Quasi-Z-Source Cascaded Multilevel Inverter With Master-Division Control for Photovoltaic Grid Connection

The quasi-Z-source cascaded multilevel inverter (qZS-CMI) can achieve the boost function through the shoot-through state without the requirement of an additional DC boost circuit. Thus, the efficiency of the system is improved, and each power module can be controlled independently, which makes it more suitable for distributed photovoltaic power generation systems. This paper proposes a multi-carrier phase-shifted PWM (MPSPWM) that inserts a shoot-through signal at the switching moment, in order to address the high switching frequency problem caused by simple boost modulation in qZS-CMI. In order to improve the dynamic response of the system and reduce the grid-connected current distortion of qZS-CMI, this paper proposes a master-division grid-connected control strategy.

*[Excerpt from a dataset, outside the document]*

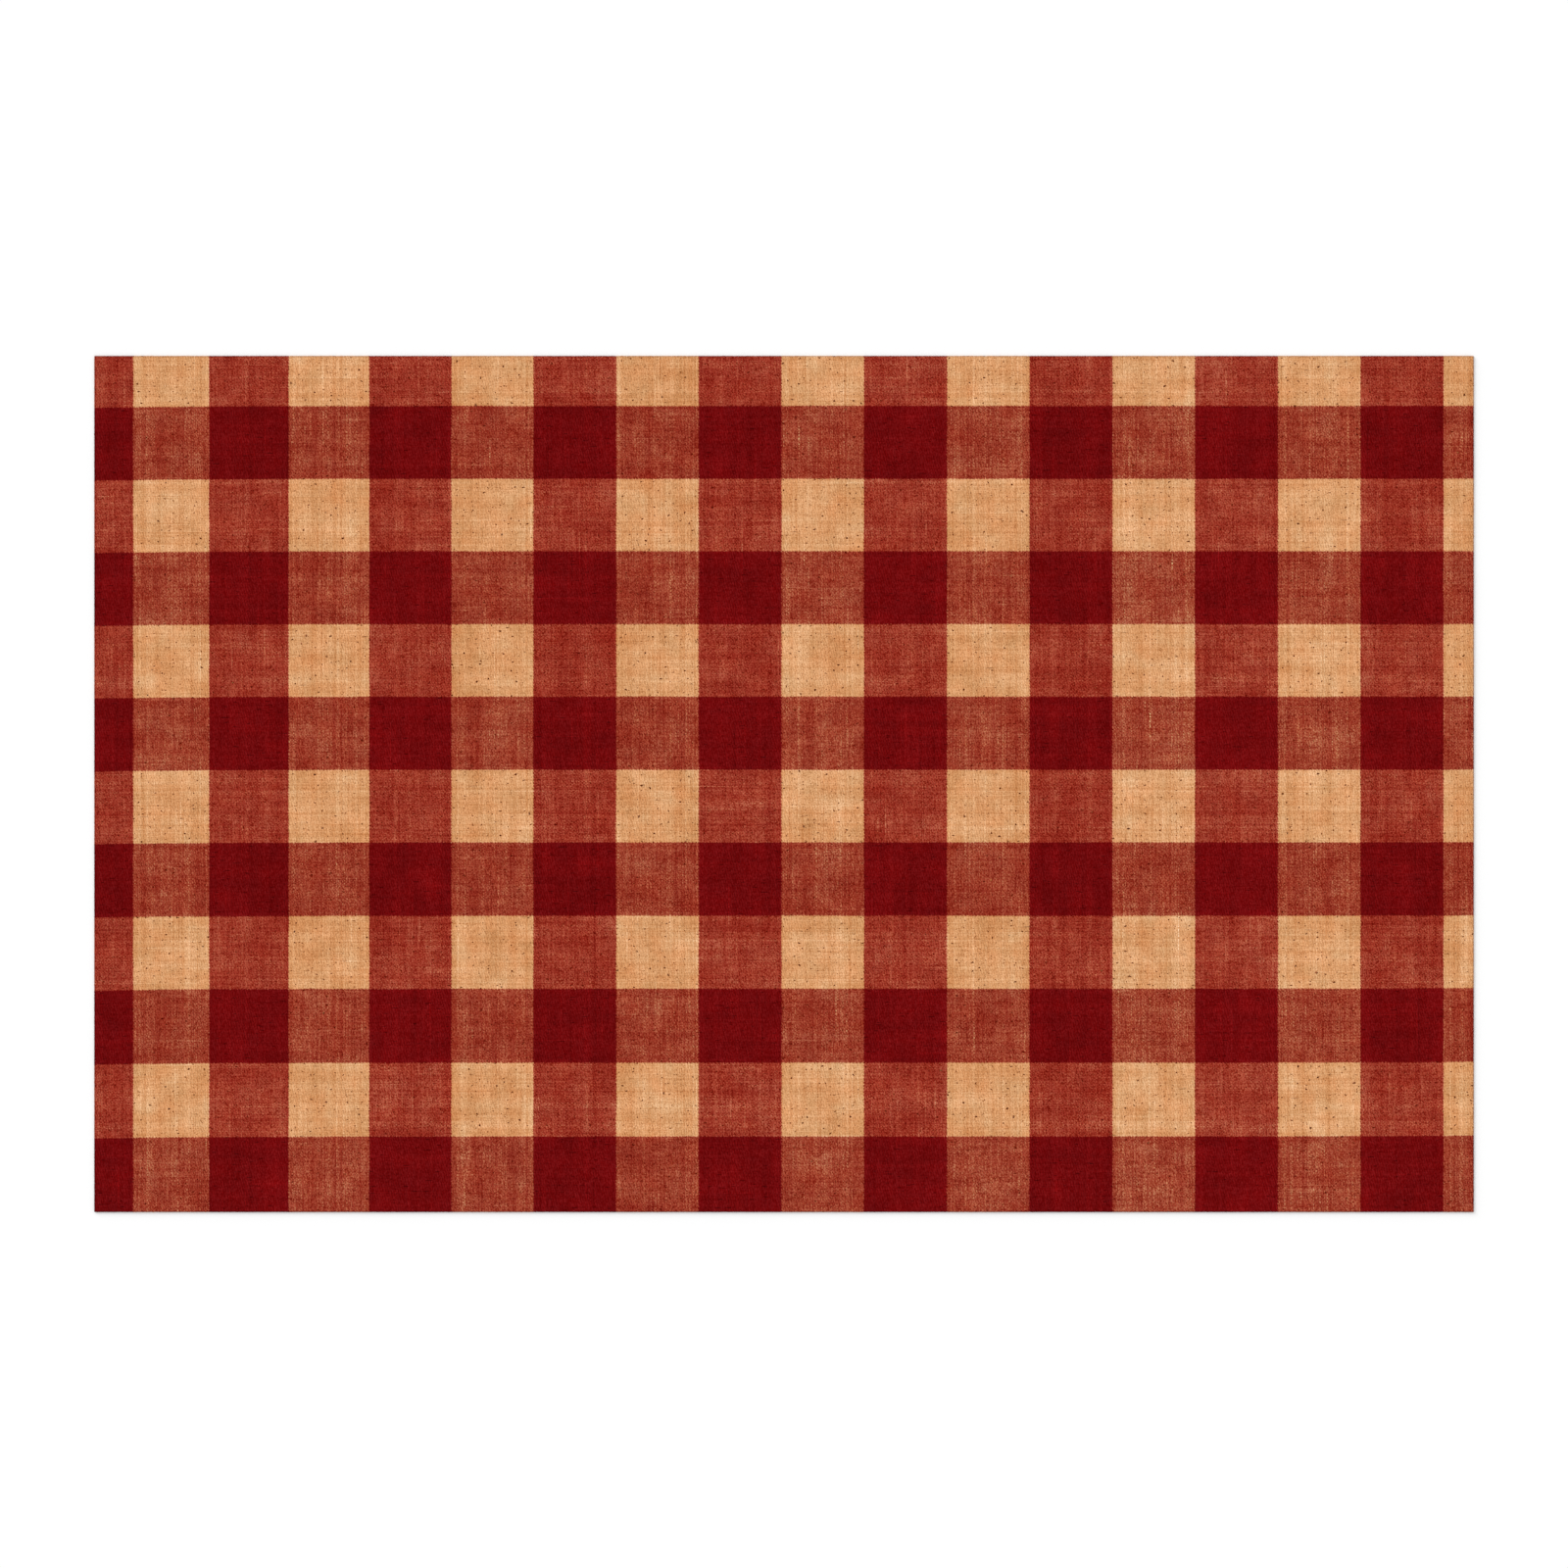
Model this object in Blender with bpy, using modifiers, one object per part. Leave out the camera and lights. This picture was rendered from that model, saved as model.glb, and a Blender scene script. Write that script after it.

The DC-link voltage division controllers use the sliding mode control to achieve DC-link voltage stabilization, and the grid-connected current master controller adopts an improved deadbeat control to achieve fast tracking of grid-connected current. When the output power of PV arrays is inconsistent, the differential power allocation between modules is realized by setting the module power allocation factor. Finally, the effectiveness and feasibility of the above theory are verified by three-module cascaded qZS-CMI simulation and experiment.